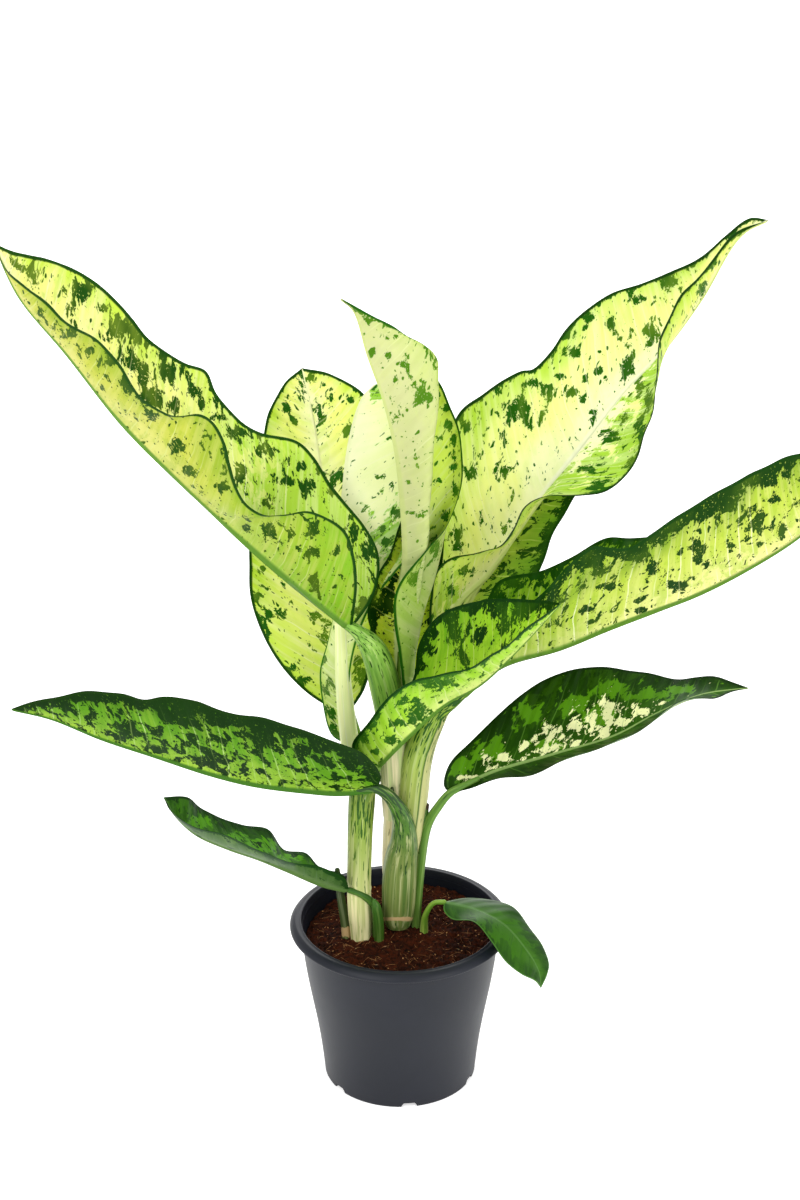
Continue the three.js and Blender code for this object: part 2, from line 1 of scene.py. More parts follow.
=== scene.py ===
"""Looks of a potted dieffenbachia: thirteen variegated leaves on two canes in a nursery pot. Metres, +Z up.

Outlines are places read off the photo as (across, down, depth): pixels from its top left corner and
millimetres behind the pot's axis. PhotoCamera turns them into points in space.
"""

import logging
import math
from dataclasses import dataclass, field
from enum import Enum, StrEnum

import bpy
import numpy as np
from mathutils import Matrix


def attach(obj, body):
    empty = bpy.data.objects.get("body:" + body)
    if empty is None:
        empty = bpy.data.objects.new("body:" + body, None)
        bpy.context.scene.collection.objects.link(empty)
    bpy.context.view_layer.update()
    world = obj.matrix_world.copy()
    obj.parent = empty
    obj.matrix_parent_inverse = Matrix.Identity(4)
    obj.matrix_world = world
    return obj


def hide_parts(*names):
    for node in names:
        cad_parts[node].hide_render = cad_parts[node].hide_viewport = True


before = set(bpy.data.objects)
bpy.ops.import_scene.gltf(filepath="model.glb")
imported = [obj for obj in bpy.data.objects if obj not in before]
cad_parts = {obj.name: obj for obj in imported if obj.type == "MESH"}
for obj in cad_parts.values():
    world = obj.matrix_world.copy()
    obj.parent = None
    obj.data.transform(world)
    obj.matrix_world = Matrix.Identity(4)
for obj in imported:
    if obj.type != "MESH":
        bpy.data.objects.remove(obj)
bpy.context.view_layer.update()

LOG = logging.getLogger("dieffenbachia")
MM = 0.001
BODY = "root"
HALF = 0.69  # exp(-HALF) is about a half
LEAN_POWER = 1.2  # how a lean grows from the base of a line to its tip
Place = tuple[float, ...]
Places = tuple[Place, ...]
Colour = tuple[float, float, float, float]
Array = np.ndarray


def linear(code: str) -> Colour:
    """Turns a screen colour such as "c3d96a" into linear light.

    Args:
        code: six hex digits.

    Returns:
        Red, green, blue and alpha from 0 to 1.
    """
    screen = [int(code[i : i + 2], 16) / 255 for i in (0, 2, 4)]
    light = [s / 12.92 if s <= 0.04045 else ((s + 0.055) / 1.055) ** 2.4 for s in screen]
    return (*light, 1.0)


# ------------------------------------------------------------------ the photo's camera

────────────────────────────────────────

Short problem: Please set down the whole listing above without altering a single line.

Solution to the problem:
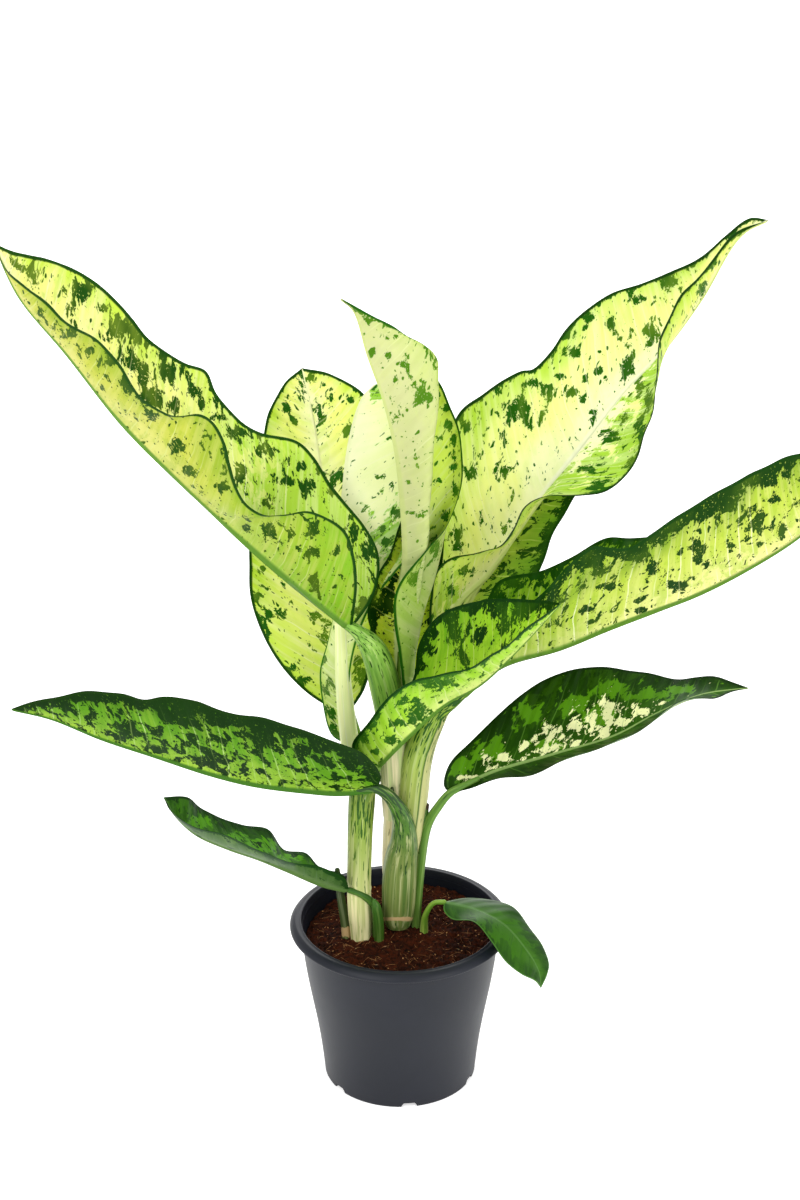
Continue the three.js and Blender code for this object: part 2, from line 1 of scene.py. More parts follow.
=== scene.py ===
"""Looks of a potted dieffenbachia: thirteen variegated leaves on two canes in a nursery pot. Metres, +Z up.

Outlines are places read off the photo as (across, down, depth): pixels from its top left corner and
millimetres behind the pot's axis. PhotoCamera turns them into points in space.
"""

import logging
import math
from dataclasses import dataclass, field
from enum import Enum, StrEnum

import bpy
import numpy as np
from mathutils import Matrix


def attach(obj, body):
    empty = bpy.data.objects.get("body:" + body)
    if empty is None:
        empty = bpy.data.objects.new("body:" + body, None)
        bpy.context.scene.collection.objects.link(empty)
    bpy.context.view_layer.update()
    world = obj.matrix_world.copy()
    obj.parent = empty
    obj.matrix_parent_inverse = Matrix.Identity(4)
    obj.matrix_world = world
    return obj


def hide_parts(*names):
    for node in names:
        cad_parts[node].hide_render = cad_parts[node].hide_viewport = True


before = set(bpy.data.objects)
bpy.ops.import_scene.gltf(filepath="model.glb")
imported = [obj for obj in bpy.data.objects if obj not in before]
cad_parts = {obj.name: obj for obj in imported if obj.type == "MESH"}
for obj in cad_parts.values():
    world = obj.matrix_world.copy()
    obj.parent = None
    obj.data.transform(world)
    obj.matrix_world = Matrix.Identity(4)
for obj in imported:
    if obj.type != "MESH":
        bpy.data.objects.remove(obj)
bpy.context.view_layer.update()

LOG = logging.getLogger("dieffenbachia")
MM = 0.001
BODY = "root"
HALF = 0.69  # exp(-HALF) is about a half
LEAN_POWER = 1.2  # how a lean grows from the base of a line to its tip
Place = tuple[float, ...]
Places = tuple[Place, ...]
Colour = tuple[float, float, float, float]
Array = np.ndarray


def linear(code: str) -> Colour:
    """Turns a screen colour such as "c3d96a" into linear light.

    Args:
        code: six hex digits.

    Returns:
        Red, green, blue and alpha from 0 to 1.
    """
    screen = [int(code[i : i + 2], 16) / 255 for i in (0, 2, 4)]
    light = [s / 12.92 if s <= 0.04045 else ((s + 0.055) / 1.055) ** 2.4 for s in screen]
    return (*light, 1.0)


# ------------------------------------------------------------------ the photo's camera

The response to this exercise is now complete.